The main issue mentioned in the <issue> is that many URLs that are clearly benign are marked as malicious. The specific URLs provided as examples are www.python.org/community/jobs/ and www.apache.org/licenses/. 

Now, evaluating the agent's answer based on the given metrics:

1. **m1 - Precise Contextual Evidence**:
   The agent correctly identifies the issue of URLs that are benign being marked as phishing/malicious. It thoroughly analyzes the content of the files provided, discovers the nature of the files, and discusses issues related to their format and clarity.
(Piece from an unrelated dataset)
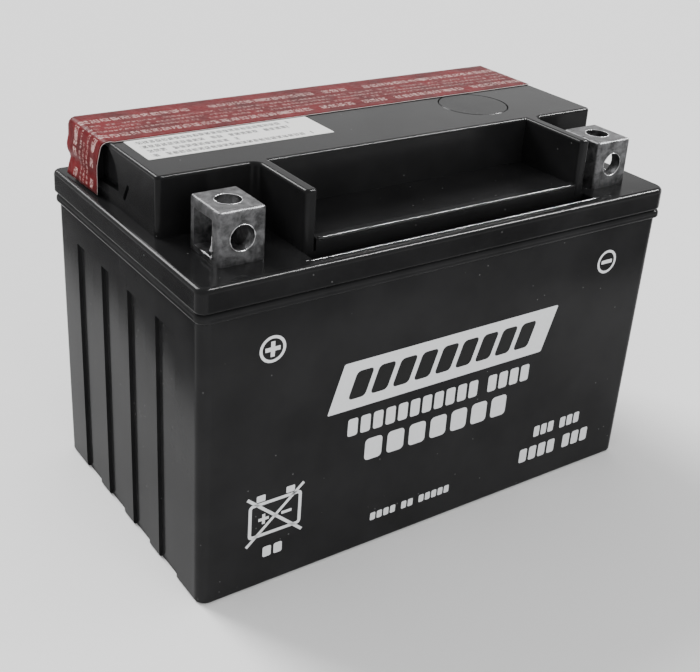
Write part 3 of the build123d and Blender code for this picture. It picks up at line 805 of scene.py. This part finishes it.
def foil_point(run, back):
    """Where a point of the foil lies: run is the way along it from the right end, back 0 to 1."""
    if run <= FLAP_FLAT:
        y = foil_low.y + back * (foil_high.y - foil_low.y)
        crinkle = ripple(run * 95, y * 160, 1.7) + 0.5 * ripple(run * 260, y * 330, 4.1)
        return Vector((foil_high.x - run, y, FOIL_TOP_Z + TOP_CRINKLE * crinkle))
    x = BLOCK_LEFT - FLAP_GAP
    past_fold = run - FLAP_FLAT - FOLD_R * math.pi / 2
    if past_fold <= 0.0:
        angle = (run - FLAP_FLAT) / FOLD_R
        x += FOLD_R * (1 - math.sin(angle))
        z = FOIL_TOP_Z - FOLD_R * (1 - math.cos(angle))
        drop = 0.0
    else:
        z = FOIL_TOP_Z - FOLD_R - past_fold
        drop = past_fold / FLAP_DROP
    y_front = flap_front(z)
    y = y_front + back * (foil_high.y - y_front)
    crinkle = ripple(y * 170, z * 210, 9.3) + 0.6 * ripple(y * 420, z * 300, 2.2)
    x -= flap_bulge(back, drop) + FLAP_CRINKLE * crinkle * min(1.0, drop * 6)
    return Vector((x, y, z))


def foil_sheet():
    """The foil as one crinkled sheet, flat on the block and folded down over its left end."""
    length = FLAP_FLAT + FOLD_R * math.pi / 2 + FLAP_DROP
    across = foil_high.y - foil_low.y
    columns = round(length / FOIL_STEP)
    rows = round(across / FOIL_STEP)
    bm = bmesh.new()
    uv = bm.loops.layers.uv.new("UVMap")
    grid = []
    places = {}
    for i in range(columns + 1):
        run = length * i / columns
        grid.append([bm.verts.new(foil_point(run, j / rows)) for j in range(rows + 1)])
        for j, vert in enumerate(grid[i]):
            places[vert] = (run, across * j / rows)
    for i in range(columns):
        for j in range(rows):
            face = bm.faces.new((grid[i][j], grid[i + 1][j], grid[i + 1][j + 1], grid[i][j + 1]))
            face.smooth = True
            for loop in face.loops:
                loop[uv].uv = places[loop.vert]
    piece = new_piece("foil_sheet", bm, [foil_red, foil_edge, foil_back], body="foil")
    thick = piece.modifiers.new("thickness", "SOLIDIFY")
    thick.thickness = FOIL_SHEET
    thick.offset = 1.0
    thick.material_offset = 2
    thick.material_offset_rim = 1
    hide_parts("foil_seal")


foil_sheet()


# ----------------------------------------------------------- stage and light
FLOOR_REACH = 6.0
WORLD_STRENGTH = 0.85
LIGHTS_AIM = Vector((0.0, 0.0, 0.06))


def flat_piece(name, corners, look):
    """A single flat face over its corner points."""
    bm = bmesh.new()
    bm.faces.new([bm.verts.new(corner) for corner in corners])
    mesh = bpy.data.meshes.new(name)
    bm.to_mesh(mesh)
    bm.free()
    mesh.materials.append(look)
    piece = bpy.data.objects.new(name, mesh)
    bpy.context.scene.collection.objects.link(piece)
    return piece


def stage_floor():
    """The studio floor, level with the object's base."""
    signs = ((-1, -1), (1, -1), (1, 1), (-1, 1))
    corners = [(x * FLOOR_REACH, y * FLOOR_REACH, 0.0) for x, y in signs]
    floor = flat_piece("floor", corners, floor_surface("floor_surface"))


def dark_card(name, start, end, height):
    """A low dark studio card on the floor, in millimetres: only the gloss of the walls sees it."""
    foot = [(x * MM, y * MM, 0.0) for x, y in (start, end)]
    head = [(x * MM, y * MM, height * MM) for x, y in (end, start)]
    card = flat_piece(name, foot + head, card_cloth)
    card.visible_camera = False
    card.visible_diffuse = False
    card.visible_shadow = False


def new_lamp(name, kind, energy, **settings):
    """A lamp in the scene, with plain settings of its light."""
    light = bpy.data.lights.new(name, kind)
    light.energy = energy
    for key, value in settings.items():
        setattr(light, key, value)
    lamp = bpy.data.objects.new(name, light)
    bpy.context.scene.collection.objects.link(lamp)
    return lamp


def softbox(name, place, size, watts, gloss=True):
    """A square area light that faces the object; without gloss it shows in no reflection."""
    lamp = new_lamp(name, "AREA", watts, shape="SQUARE", size=size)
    lamp.location = place
    lamp.rotation_euler = (LIGHTS_AIM - Vector(place)).to_track_quat("-Z", "Y").to_euler()
    lamp.visible_glossy = gloss


def strip_light(name, place, length, width, watts):
    """A long light near parallel with the front edge, facing the object, that shows only as highlights."""
    back = Vector(place).normalized()
    along = (Vector((1.0, 0.0, 0.0)) - back * back.x).normalized()
    lamp = new_lamp(name, "AREA", watts, shape="RECTANGLE", size=length, size_y=width)
    axes = Matrix((along, back.cross(along), back)).transposed()
    lamp.matrix_world = Matrix.Translation(place) @ axes.to_4x4()
    lamp.visible_diffuse = False


def distant_light(name, direction, strength, spread_degrees):
    """Even light from far away, with soft shadows; direction points at the light."""
    lamp = new_lamp(name, "SUN", strength, angle=math.radians(spread_degrees))
    lamp.rotation_euler = Vector(direction).to_track_quat("Z", "Y").to_euler()


def pale_world(strength):
    """An even white surround."""
    world = bpy.data.worlds.new("pale_world")
    world.use_nodes = True
    background = world.node_tree.nodes["Background"]
    background.inputs["Color"].default_value = (1.0, 1.0, 1.0, 1.0)
    background.inputs["Strength"].default_value = strength
    bpy.context.scene.world = world


stage_floor()
pale_world(WORLD_STRENGTH)
distant_light("key", (-0.22, 0.74, 0.64), 4.4, 25.0)
softbox("back", (0.75, 1.05, 0.62), 0.9, 1.2)
softbox("front", (0.15, -1.2, 0.45), 0.8, 6.5, gloss=False)
strip_light("edge", (0.70, -0.24, 0.95), 0.75, 0.10, 60.0)
dark_card("left_card", (-116.0, 20.0), (-136.0, 420.0), 66.0)
dark_card("front_card", (-40.0, -176.0), (330.0, -100.0), 42.0)


# -------------------------------------------------------------------- camera
AZIMUTH, ELEVATION, ROLL = -35.8, 24.13, 3.82
DISTANCE = 349.3 * MM
TARGET = Vector((5.2, 12.7, 57.6)) * MM
SENSOR, FOCAL, SHIFT_Y = 36.0, 59.7, -0.1086
CLIP_START = 0.01


def place_camera():
    """Camera at the photograph's angle: azimuth from the front towards +X, elevation, and roll."""
    azimuth, elevation, roll = (math.radians(degrees) for degrees in (AZIMUTH, ELEVATION, ROLL))
    level = math.cos(elevation)
    back = Vector((math.sin(azimuth) * level, -math.cos(azimuth) * level, math.sin(elevation)))
    right = Vector((math.cos(azimuth), math.sin(azimuth), 0.0))
    up = back.cross(right)
    right_rolled = right * math.cos(roll) + up * math.sin(roll)
    up_rolled = up * math.cos(roll) - right * math.sin(roll)
    data = bpy.data.cameras.new("camera")
    data.sensor_fit = "HORIZONTAL"
    data.sensor_width = SENSOR
    data.lens = FOCAL
    data.shift_y = SHIFT_Y
    data.clip_start = CLIP_START
    camera = bpy.data.objects.new("camera", data)
    axes = Matrix((right_rolled, up_rolled, back)).transposed()
    camera.matrix_world = Matrix.Translation(TARGET + back * DISTANCE) @ axes.to_4x4()
    bpy.context.scene.collection.objects.link(camera)
    bpy.context.scene.camera = camera


place_camera()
Even though the agent goes beyond the specific URLs mentioned in the issue, it does accurately address the core problem identified in the <issue>. 
   
   Rating: 0.9

2. **m2 - Detailed Issue Analysis**:
   The agent provides a detailed analysis of the issues related to the format and documentation clarity of the files provided. It discusses potential data consistency and formatting issues, misidentification of dataset and datacard, and suggests improvements. The analysis is thorough and demonstrates an understanding of how these identified issues could impact the overall dataset assessment.
   
   Rating: 0.95

3. **m3 - Relevance of Reasoning**:
   The agent's reasoning directly relates to the specific issues identified in the context. It highlights the consequences of unclear file naming, mixed content in files, and misidentification problems. The reasoning provided is relevant and focused on the issues at hand.
   
   Rating: 0.9

Considering the above assessments and weights of the metrics, the overall rating for the agent is calculated as follows:

m1: 0.9
m2: 0.95
m3: 0.9

Total = 0.8*0.9 + 0.15*0.95 + 0.05*0.9 = 0.89

Therefore, the agent's performance can be rated as **"success"**.